Likewise, Justice Ketanji Brown Jackson, the court's newest justice and its first Black woman, also said that race was being used at the University of North Carolina as part of a broad review of applicants along 40 different factors.

"They're looking at the full person with all of these characteristics," she said.

Justice Elena Kagan called universities the "pipelines to leadership in our society" and suggested that without affirmative action minority enrollment will drop.

"I thought part of what it meant to be an American and to believe in American pluralism is that actually our institutions, you know, are reflective of who we are as a people in all our variety," she said.

The Supreme Court has twice upheld race-conscious college admissions programs in the past 19 years, including just six years ago.

But that was before the three appointees of former President Donald Trump joined. Jackson was chosen this year by President Joe Biden.

Lower courts have upheld the programs at both UNC and Harvard, rejecting claims that the schools discriminated against white and Asian-American applicants.

The cases are brought by conservative activist Edward Blum, who also was behind an earlier affirmative action challenge against the University of Texas as well as the case that led the court in 2013 to end the use of a key provision of the landmark Voting Rights Act.

Blum formed Students for Fair Admissions, which filed the lawsuits against both schools in 2014.

The group argues that the Constitution forbids the use of race in college admissions and calls for overturning earlier Supreme Court decisions that said otherwise.

Colleges and universities can use other, race-neutral ways to assemble a diverse student body, including by focusing on socioeconomic status and eliminating the preference for children of alumni, Students for Fair Admissions argues.

The schools contend that they use race in a limited way, but that eliminating it as a factor altogether would make it much harder to achieve a student body that looks like America.
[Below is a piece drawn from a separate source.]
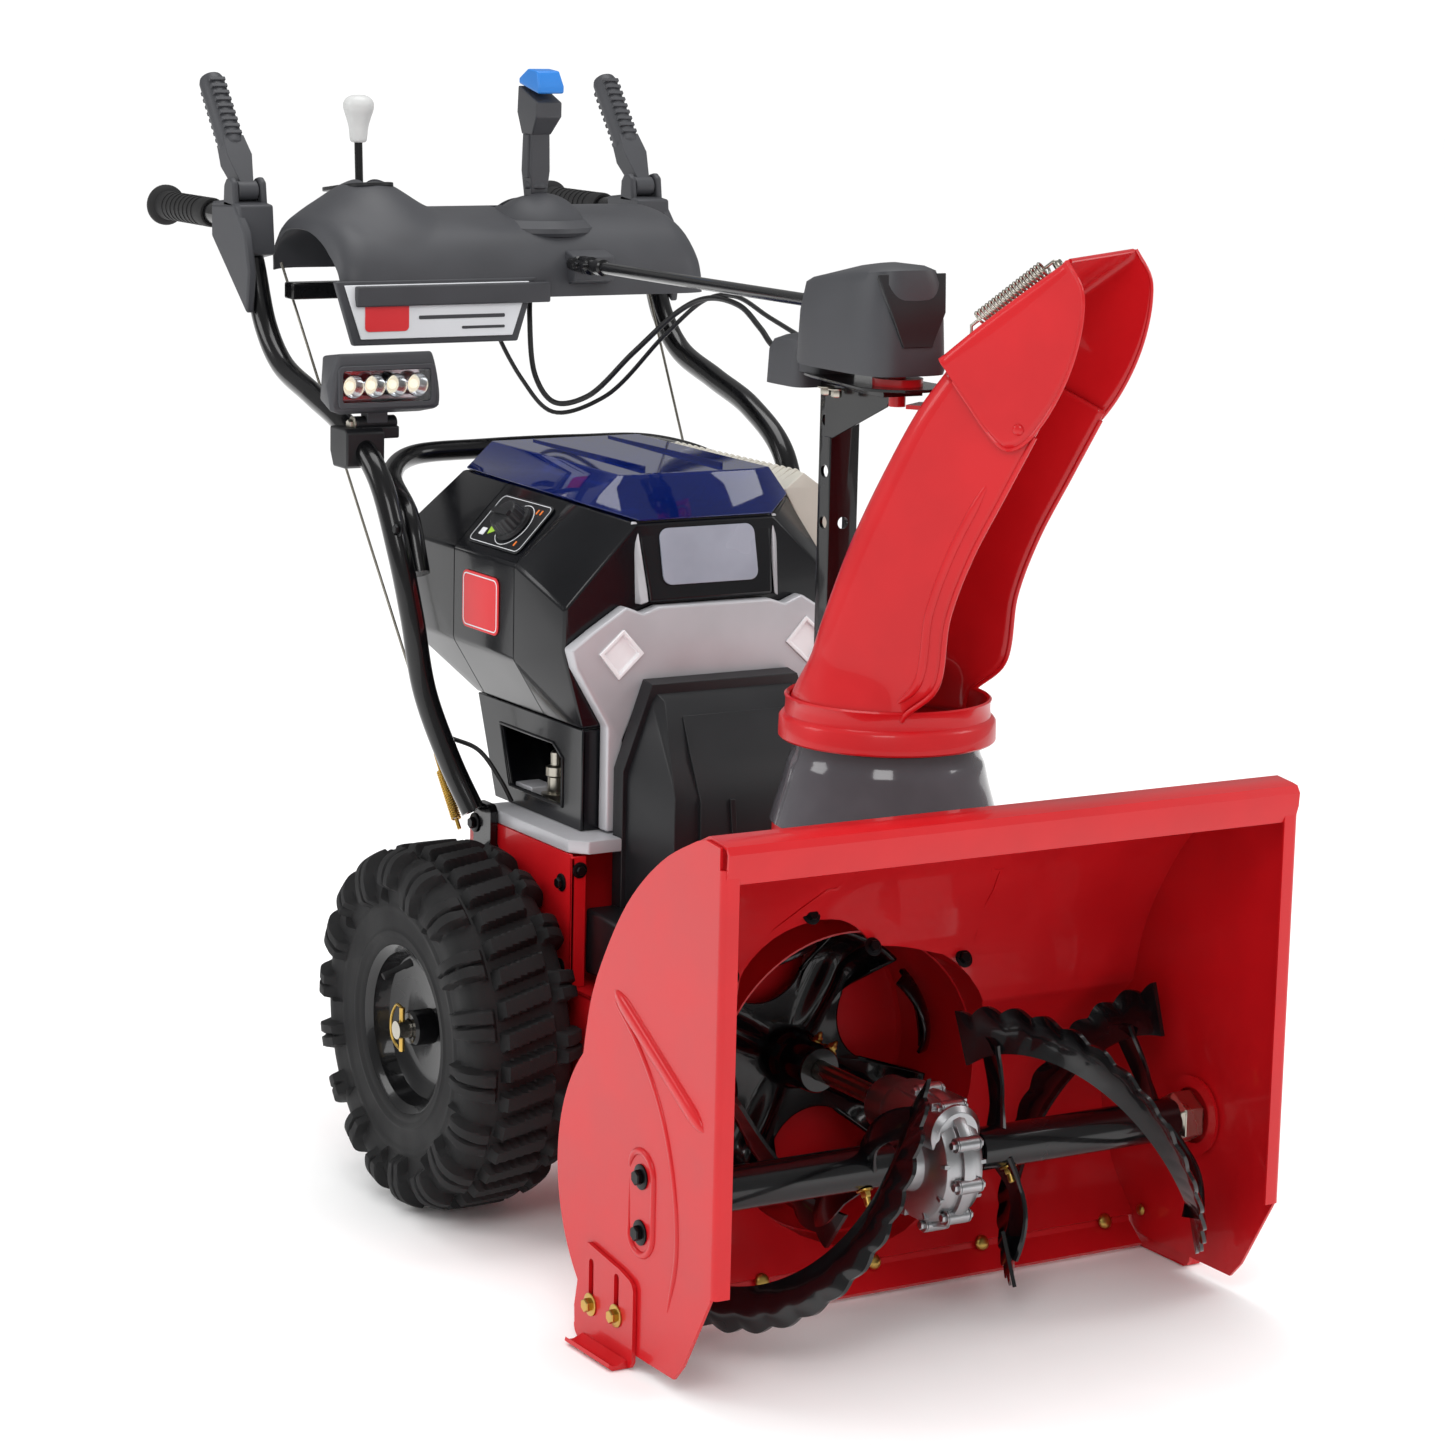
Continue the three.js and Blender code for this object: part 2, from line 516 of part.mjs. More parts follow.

The Biden administration is urging the court to preserve race-conscious admissions. The Trump administration had taken the opposite position in earlier stages of the cases.

UNC says its freshman class is about 65% white, 22% Asian American, 10% Black and 10% Hispanic. The numbers add to more than 100% because some students report belonging to more than one category, a school spokesman said.

White students are just over 40% of Harvard's freshman class, the school said. The class also is just under 28% Asian American, 14% Black and 12% Latino.

Nine states already prohibit any consideration of race in admissions to their public colleges and universities: Arizona, California, Florida, Georgia, Michigan, Nebraska, New Hampshire, Oklahoma and Washington.

In 2020, California voters easily rejected a ballot measure to bring back affirmative action.

Public opinion on the topic varies depending on how the question is asked. A Gallup Poll from 2021 found 62% of Americans in favor of affirmative action programs for racial minorities. But in a Pew Research Center survey in March, 74% of Americans, including majorities of Black and Latino respondents, said race and ethnicity should not factor into college admissions.

Jackson and Chief Justice John Roberts received their undergraduate and law degrees from Harvard. Two other justices went to law school there.

Jackson is sitting out the Harvard case because she was until recently a member of an advisory governing board there.

A decision in the affirmative action cases is not expected before late spring.